You're looking at Less Wrong's discussion board. This includes all posts, including those that haven't been promoted to the front page yet. For more information, see About Less Wrong.

Viliam_Bur comments on Tools want to become agents - Less Wrong Discussion

12 Post author: Stuart_Armstrong 04 July 2014 10:12AM

You are viewing a comment permalink. View the original post to see all comments and the full post content.

Comments (81)

You are viewing a single comment's thread. Show more comments above.

Comment author: Viliam_Bur 04 July 2014 12:23:39PM *  3 points [-]

tools start to become agents after invention X

Seems like X is (or includes) the ability to think about self-modification: awareness of its own internal details and modelling their possible changes.

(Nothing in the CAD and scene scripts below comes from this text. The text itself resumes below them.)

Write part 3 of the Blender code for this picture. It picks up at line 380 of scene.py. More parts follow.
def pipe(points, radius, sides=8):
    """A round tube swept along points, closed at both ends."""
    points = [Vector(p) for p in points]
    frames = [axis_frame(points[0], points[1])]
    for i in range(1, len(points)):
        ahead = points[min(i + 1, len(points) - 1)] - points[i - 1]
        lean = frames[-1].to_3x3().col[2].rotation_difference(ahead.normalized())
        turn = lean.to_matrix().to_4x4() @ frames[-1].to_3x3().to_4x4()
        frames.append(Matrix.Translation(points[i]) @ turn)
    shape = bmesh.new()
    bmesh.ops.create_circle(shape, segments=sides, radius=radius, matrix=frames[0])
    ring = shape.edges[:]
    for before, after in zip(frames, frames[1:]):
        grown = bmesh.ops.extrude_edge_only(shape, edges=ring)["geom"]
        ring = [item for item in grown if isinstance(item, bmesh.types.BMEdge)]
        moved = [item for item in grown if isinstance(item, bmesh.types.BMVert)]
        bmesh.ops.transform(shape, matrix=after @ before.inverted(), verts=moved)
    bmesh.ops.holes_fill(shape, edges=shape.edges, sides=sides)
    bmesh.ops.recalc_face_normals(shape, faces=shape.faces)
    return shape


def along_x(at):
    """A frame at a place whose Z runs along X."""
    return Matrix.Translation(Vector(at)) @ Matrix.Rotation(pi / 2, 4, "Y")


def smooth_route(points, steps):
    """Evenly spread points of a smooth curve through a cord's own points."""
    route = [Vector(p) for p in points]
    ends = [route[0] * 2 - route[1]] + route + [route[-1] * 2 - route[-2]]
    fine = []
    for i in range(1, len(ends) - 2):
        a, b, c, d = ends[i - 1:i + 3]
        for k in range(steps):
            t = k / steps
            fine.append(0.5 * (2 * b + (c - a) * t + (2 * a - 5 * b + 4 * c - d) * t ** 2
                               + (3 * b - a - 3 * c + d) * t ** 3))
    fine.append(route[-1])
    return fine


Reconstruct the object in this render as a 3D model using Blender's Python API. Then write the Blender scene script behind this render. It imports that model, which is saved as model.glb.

Note that without this ability the tool could invent a plan which leads to its own accidental destruction (and possibly not completing the plan), because it does not realize it could be destroyed or damaged.

Comment author: NancyLebovitz 05 July 2014 01:46:53PM 0 points [-]

An agent can also accidentally pursue a plan which leads to its self-destruction. People do it now and then by not modelling the world well enough.

Comment author: TheAncientGeek 05 July 2014 01:06:18PM 0 points [-]

I think of agents having goals and pursuing them by default. I dont see how self reflexive abilities.... " think about self-modification: awareness of its own internal details and modelling their possible changes."...add up to goals. It might be intuitive that a self aware entity would want to preserve its existence...but that intuition could be driven by anthropomorphism, (or zoomorphism , or biomorphism)

Comment author: Viliam_Bur 05 July 2014 06:06:50PM *  0 points [-]

With self-reflective abilities, the system can also consider paths including self-modification in reaching its goal. Some of those paths may be highly unintuitive for humans, so we wouldn't notice some possible dangers. Self-modification may also remove some safety mechanisms.

A system that explores many paths can find a solutions humans woudln't notice. Such "creativity" at object level is relatively harmless. Google Maps may find you a more efficient path to your work than the one you use now, but that's okay. Maybe the path is wrong for some reasons that Google Maps does not understand (e.g. it leads through a neighborhood with high crime), but at least on general level you understand that such is the risk of following the outputs blindly. However, similar "creativity" at self-modification level can have unexpected serious consequences.

Comment author: [deleted] 06 July 2014 01:19:35AM 0 points [-]

"the system can also", "some of those paths may be", "may also remove". Those are some highly conditional statements. Quantify, please, or else this is no different than "the LHC may destroy us all with a mini black hole!"

Comment author: Viliam_Bur 06 July 2014 09:50:41AM *  1 point [-]

I'd need to have a specific description of the system, what exactly it can do, and how exactly it can modify itself, to give you a specific example of self-modification that contributes to the specific goal in a perverse way.

I can invent an example, but then you can just say "okay, I wouldn't use that specific system".

As an example: Imagine that you have a machine with two modules (whatever they are) called Module-A and Module-B. Module-A is only useful for solving Type-A problems. Module-B is only useful for solving Type-B problems. At this moment, you have a Type-A problem, and you ask the machine to solve it as cheaply as possible. The machine has no Type-B problem at the moment. So the machine decides to sell its Module-B on ebay, because it is not necessary now, and the gained money will reduce the total cost of solving your problem. This is short-sighted, because tomorrow you may need to solve a Type-B problem. But the machine does not predict your future wishes.

Comment author: [deleted] 06 July 2014 11:26:02AM *  0 points [-]

I can invent an example, but then you can just say "okay, I wouldn't use that specific system".

But can't you see, that's entirely the point!

If you design systems whereby the Scary Idea has no more than a vanishing likelihood of occurring, it no longer becomes an active concern. It's like saying "bridges won't survive earthquakes! you are crazy and irresponsible to build a bridge in an area with earthquakes!" And then I design a bridge that can survive earthquakes smaller than magnitude X, where X magnitude earthquakes have a likelihood of occurring less than 1 in 10,000 years, then on top of that throw an extra safety margin of 20% on because we have the extra steel available. Now how crazy and irresponsible is it?

Comment author: Viliam_Bur 06 July 2014 07:26:13PM 0 points [-]

If you design systems whereby the Scary Idea has no more than a vanishing likelihood of occurring, it no longer becomes an active concern.

Yeah, and the whole problem is how specifically will you do it.

If I (or anyone else) will give you examples of what could go wrong, of course you can keep answering by "then I obviously wouldn't use that design". But at the end of the day, if you are going to build an AI, you have to make some design -- just refusing designs given by other people will not do the job.

Comment author: [deleted] 06 July 2014 08:01:50PM 1 point [-]

There are plenty of perfectly good designs out there, e.g. CogPrime + GOLUM. You could be calculating probabilistic risk based on these designs, rather than fear mongering based on a naïve Bayes net optimizer.